The Ram’s base engine for the 1500 is a 305-horsepower V6.  Ram’s 395-horsepower V8 will deliver better acceleration, but it’s the 240-hp turbodiesel with 420 pound-feet of torque that gets 21 mpg city and 29 mpg highway that has people talking.   Ram says that its 2019 1500 model with the V8 engine will tow up to 12,750 pounds and have a max payload of 2,300 pounds.   But beyond measuring up capability-wise. Ram has firmly established its brand as the leader of the pack when it comes to smooth ride and luxury trim levels.  Ram reports that they have pulled in drivers who previously owned SUVs and sedans and attained one of the highest marks in brand loyalty.  Yes, a Ram pickup is cool, comfortable, and luxurious enough to drive as both your workhorse and your weekender.  Who ever heard of reclining rear seats in a pickup?

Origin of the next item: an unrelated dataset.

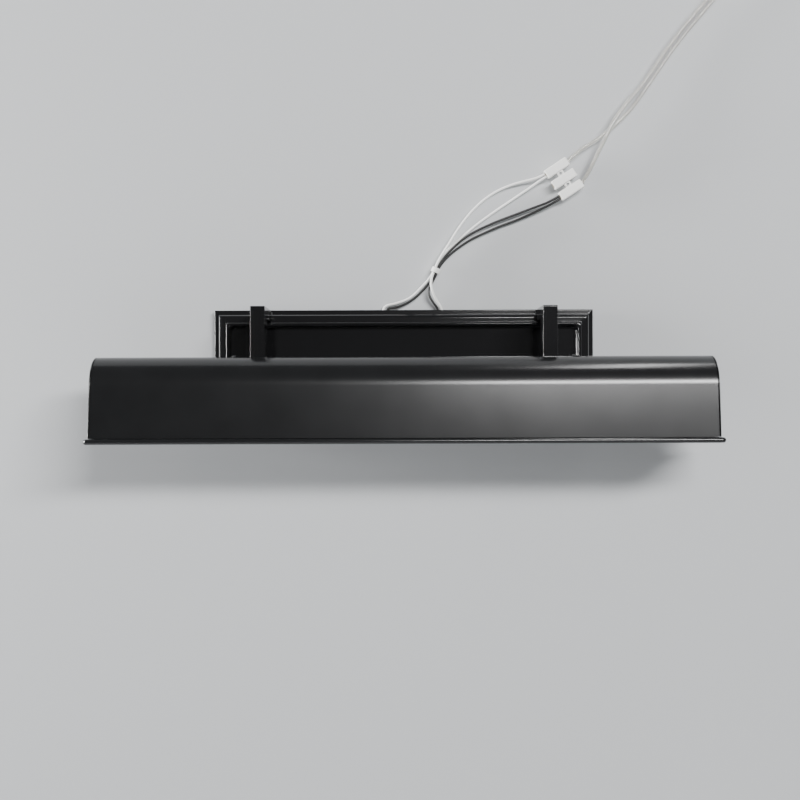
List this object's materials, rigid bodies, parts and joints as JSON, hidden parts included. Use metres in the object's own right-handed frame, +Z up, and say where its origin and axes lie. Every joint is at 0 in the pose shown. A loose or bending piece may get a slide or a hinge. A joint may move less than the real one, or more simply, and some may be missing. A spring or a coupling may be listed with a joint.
{
  "type": "picture light",
  "caption": "Wall-mounted picture light: a tilting black trough shade over tubular lamps, on hollow arms from a moulded back plate, with leads and a terminal block.",
  "frame": {"origin": "middle of the wall bracket's back face, on the wall", "axes": "+X along the shade to its right end, +Y into the wall, +Z up; the light stands out towards -Y"},
  "size_m": [0.4811, 0.1111, 0.3608],
  "materials": {
    "satin_black": "satin black powder coat",
    "gloss_black": "glossy black paint",
    "zinc_steel": "zinc-plated steel",
    "brass": "plain turned brass",
    "white_plastic": "moulded white plastic",
    "opal_glass": "opal glass, unlit",
    "white_lead": "white PVC insulation",
    "black_lead": "black PVC insulation",
    "clear_pvc": "clear PVC insulation over tinned wire"
  },
  "bodies": {
    "fixture": {"wall_bracket": "zinc_steel", "backplate": "gloss_black", "wall_screw_left": "zinc_steel", "mounting_stud_left": "zinc_steel", "cap_nut_left": "gloss_black", "arm_left": "gloss_black", "arm_screw_left": "zinc_steel", "pivot_pin_left": "brass", "arm_lead_white_left": "white_lead", "arm_lead_black_left": "black_lead", "wall_screw_right": "zinc_steel", "mounting_stud_right": "zinc_steel", "cap_nut_right": "gloss_black", "arm_right": "gloss_black", "arm_screw_right": "zinc_steel", "pivot_pin_right": "brass", "arm_lead_white_right": "white_lead", "arm_lead_black_right": "black_lead", "pivot_nut_left_inner": "brass", "pivot_nut_left_outer": "brass", "pivot_nut_right_inner": "brass", "pivot_nut_right_outer": "brass", "lead_white_left": "white_lead", "lead_black_left": "black_lead", "lead_white_right": "white_lead", "lead_black_right": "black_lead", "supply_core_upper": "clear_pvc", "supply_core_lower": "clear_pvc", "lead_tie": "white_plastic", "terminal_block": "white_plastic", "terminal_insert_upper": "brass", "terminal_insert_middle": "brass", "terminal_insert_lower": "brass", "outlet_cover": "white_plastic", "outlet_screw": "zinc_steel"},
    "shade": {"shade_shell": "satin_black", "rim_frame": "satin_black", "end_cap_left": "satin_black", "hinge_saddle_left": "zinc_steel", "lamp_carrier_left": "zinc_steel", "carrier_screw_left": "satin_black", "carrier_nut_left": "zinc_steel", "lampholder_left": "white_plastic", "holder_nut_left": "zinc_steel", "lamp_cap_left": "zinc_steel", "lamp_glass_left": "opal_glass", "holder_lead_white_left": "white_lead", "holder_lead_black_left": "black_lead", "end_cap_right": "satin_black", "hinge_saddle_right": "zinc_steel", "lamp_carrier_right": "zinc_steel", "carrier_screw_right": "satin_black", "carrier_nut_right": "zinc_steel", "lampholder_right": "white_plastic", "holder_nut_right": "zinc_steel", "lamp_cap_right": "zinc_steel", "lamp_glass_right": "opal_glass", "holder_lead_white_right": "white_lead", "holder_lead_black_right": "black_lead"}
  },
  "joints": [
    {"name": "shade_tilt", "type": "hinge", "parent": "fixture", "child": "shade", "pos_m": [0, -0.04975, -0.012], "axis": [1, 0, 0], "range_deg": [-10, 25]}
  ]
}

Ram's Laramie Longhorn continues to set the bar
in luxury truck interiors 
The good news is that everyone is forced to keep up, and nowhere is the competition more obvious than in the full size pickup segment.  We could talk about technology and entertainment features, but let’s just say that all of the new trucks have just as many bells and whistles as any vehicle segment plus features that take into account all the new if somewhat less experienced pickup drivers.  Things like hill descent control can make a novice look good off-road, while parking assist features allow confident maneuverability for city slickers.

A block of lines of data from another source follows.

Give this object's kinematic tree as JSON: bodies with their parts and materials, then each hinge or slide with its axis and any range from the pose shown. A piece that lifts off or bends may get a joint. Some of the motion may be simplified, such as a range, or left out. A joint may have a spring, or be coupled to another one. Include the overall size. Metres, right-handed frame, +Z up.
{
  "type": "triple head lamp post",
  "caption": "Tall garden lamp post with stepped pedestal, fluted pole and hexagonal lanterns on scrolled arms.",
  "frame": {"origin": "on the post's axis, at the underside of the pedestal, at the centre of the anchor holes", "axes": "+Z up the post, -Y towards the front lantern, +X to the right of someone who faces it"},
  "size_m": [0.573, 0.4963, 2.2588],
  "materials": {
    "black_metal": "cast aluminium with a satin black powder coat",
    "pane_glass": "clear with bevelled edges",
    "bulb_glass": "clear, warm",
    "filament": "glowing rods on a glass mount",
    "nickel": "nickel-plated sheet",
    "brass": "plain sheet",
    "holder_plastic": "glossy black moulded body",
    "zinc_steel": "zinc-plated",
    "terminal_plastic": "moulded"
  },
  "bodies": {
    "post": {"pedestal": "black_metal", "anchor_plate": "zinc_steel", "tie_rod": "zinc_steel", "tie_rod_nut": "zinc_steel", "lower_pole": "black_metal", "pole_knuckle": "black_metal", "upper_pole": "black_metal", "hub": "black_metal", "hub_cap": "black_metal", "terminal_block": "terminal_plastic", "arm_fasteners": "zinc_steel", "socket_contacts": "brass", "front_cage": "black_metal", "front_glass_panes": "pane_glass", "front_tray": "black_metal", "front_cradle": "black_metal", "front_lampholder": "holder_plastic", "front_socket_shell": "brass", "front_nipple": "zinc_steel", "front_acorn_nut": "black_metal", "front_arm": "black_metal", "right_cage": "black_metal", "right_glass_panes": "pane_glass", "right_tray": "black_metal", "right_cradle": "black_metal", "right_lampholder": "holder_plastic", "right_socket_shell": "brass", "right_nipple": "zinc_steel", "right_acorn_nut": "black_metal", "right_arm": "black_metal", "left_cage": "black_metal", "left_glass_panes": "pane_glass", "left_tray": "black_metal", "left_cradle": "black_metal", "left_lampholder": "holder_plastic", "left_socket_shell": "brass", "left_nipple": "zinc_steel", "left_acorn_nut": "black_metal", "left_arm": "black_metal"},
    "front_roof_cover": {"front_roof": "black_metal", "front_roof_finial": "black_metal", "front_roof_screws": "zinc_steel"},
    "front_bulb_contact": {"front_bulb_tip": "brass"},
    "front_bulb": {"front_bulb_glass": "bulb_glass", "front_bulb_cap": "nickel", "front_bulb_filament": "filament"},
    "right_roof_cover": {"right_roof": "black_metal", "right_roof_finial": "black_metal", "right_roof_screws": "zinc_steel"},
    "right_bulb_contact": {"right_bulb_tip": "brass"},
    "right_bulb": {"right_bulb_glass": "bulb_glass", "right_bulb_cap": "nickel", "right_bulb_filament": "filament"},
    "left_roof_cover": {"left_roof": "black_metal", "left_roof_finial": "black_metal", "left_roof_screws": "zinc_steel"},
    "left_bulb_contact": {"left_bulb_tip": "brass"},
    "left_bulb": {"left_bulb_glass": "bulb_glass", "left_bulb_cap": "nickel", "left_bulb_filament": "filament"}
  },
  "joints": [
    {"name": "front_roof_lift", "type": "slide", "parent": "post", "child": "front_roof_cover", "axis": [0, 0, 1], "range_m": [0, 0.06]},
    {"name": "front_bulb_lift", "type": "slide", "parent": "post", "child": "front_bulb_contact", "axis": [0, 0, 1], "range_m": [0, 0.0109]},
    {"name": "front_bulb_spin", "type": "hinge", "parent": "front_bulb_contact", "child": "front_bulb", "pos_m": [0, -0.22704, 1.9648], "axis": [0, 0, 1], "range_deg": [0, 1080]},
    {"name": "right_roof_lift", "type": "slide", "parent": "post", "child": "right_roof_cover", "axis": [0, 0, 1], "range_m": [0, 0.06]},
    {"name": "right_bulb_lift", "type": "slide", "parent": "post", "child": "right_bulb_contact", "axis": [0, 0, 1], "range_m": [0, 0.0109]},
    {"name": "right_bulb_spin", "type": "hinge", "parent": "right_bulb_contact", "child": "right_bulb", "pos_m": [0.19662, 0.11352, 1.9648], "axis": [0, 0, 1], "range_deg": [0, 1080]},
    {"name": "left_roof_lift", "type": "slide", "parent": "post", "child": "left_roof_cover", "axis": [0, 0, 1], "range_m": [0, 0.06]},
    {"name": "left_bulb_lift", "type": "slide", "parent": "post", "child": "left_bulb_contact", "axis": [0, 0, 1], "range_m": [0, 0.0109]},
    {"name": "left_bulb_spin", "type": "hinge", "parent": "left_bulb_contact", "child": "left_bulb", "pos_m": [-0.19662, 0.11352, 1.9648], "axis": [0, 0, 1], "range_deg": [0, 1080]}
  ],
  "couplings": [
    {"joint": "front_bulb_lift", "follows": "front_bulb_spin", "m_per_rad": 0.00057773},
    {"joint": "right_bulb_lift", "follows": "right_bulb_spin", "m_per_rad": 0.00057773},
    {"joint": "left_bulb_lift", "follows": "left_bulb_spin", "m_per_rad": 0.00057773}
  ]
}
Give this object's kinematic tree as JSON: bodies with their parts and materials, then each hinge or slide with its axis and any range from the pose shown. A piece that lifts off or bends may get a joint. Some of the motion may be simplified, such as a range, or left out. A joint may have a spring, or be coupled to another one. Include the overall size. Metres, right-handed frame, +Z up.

2018 Centennial Edition Chevy Silverado alongside a 1972 Chevy C10. 


Across its Silverado 1500 lineup, Chevrolet strives to deliver something for everyone—from bare bones to luxury cruiser.  There are three cab layouts, three bed sizes and three engine choices across six trim levels.   The Silverado engine lineup ranges from its base V6 up to a 6.2-liter V8 capable of towing 12,000 pounds.  We drove the Centennial Edition Silverado Z71 4WD LTZ with 5.3-liter V8 engine matched to an eight-speed automatic, good for 355 hp, 383 lb-ft torque and rated to tow up to 11,000 pounds. Features included a chrome exterior trim, 18-inch alloy wheels, LED headlights and LED foglights and taillights. With Z71 signifying an off-road package, it also featured a heavy-duty locking rear differential, front tow hooks, a seven-pin wiring harness connector, special shock absorbers, a heavy-duty air cleaner, hill descent control, underbody shield and recovery hooks.

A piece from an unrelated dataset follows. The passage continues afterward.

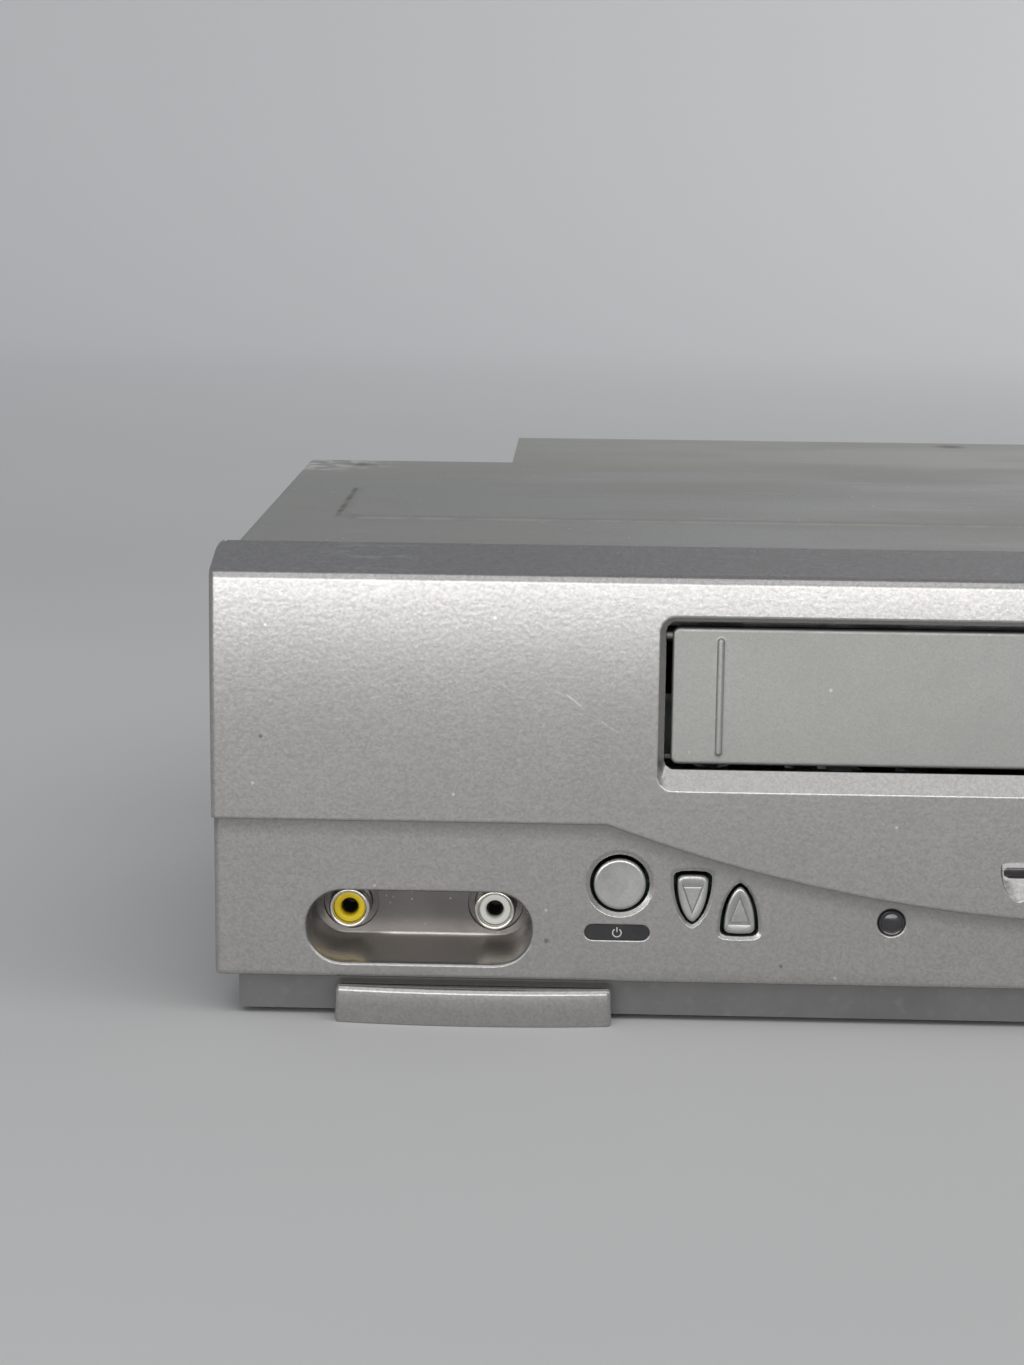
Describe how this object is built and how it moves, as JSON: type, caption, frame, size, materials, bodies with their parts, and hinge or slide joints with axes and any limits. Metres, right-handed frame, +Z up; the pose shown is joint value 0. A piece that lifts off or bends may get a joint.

Ford's new Ranger will answer to increased demand for mid-size pickups.
Ford is the leader to beat in the 1500 category, and it offers hundreds of available configurations across its top-selling F-150 lineup.  Aluminum body panels and an aluminum bed gave Ford bragging rights in claiming the F-150 to be the lightest truck in its class.  The latest news is the 3.0-liter Power Stroke diesel engine with 250 horsepower and 440 lb.-ft. of torque as a sixth engine choice for F-150 customers.   The diesel is EPA-estimated at 30 mpg highway and boasts 11,400 pounds of towing capacity and 2,020 pounds of payload capacity.  While maintaining a watchful eye to hold its firm positions of leadership in the 1500 segment, Ford is putting equal emphasis this year on answering the call from truck customers looking for an affordable, rugged, and maneuverable midsize pickup.  Torture-tested alongside Ford F-150 trucks, Ford promises that its 2019  Ranger will be  also be “Built Ford Tough,”  featuring a 2.3-liter EcoBoost® engine and class-exclusive 10-speed automatic transmission.



If you’re already a pickup driver, you’ll find the newest model year offerings compelling as each automaker attempts to prevent its buyers from straying elsewhere.  And if you’re not yet driving a truck, that’s probably just because you haven’t yet discovered the one perfect for you—because it’s out there for sure!  We really can’t think of any reason that a truck would NOT be a good choice for just about any type of driver!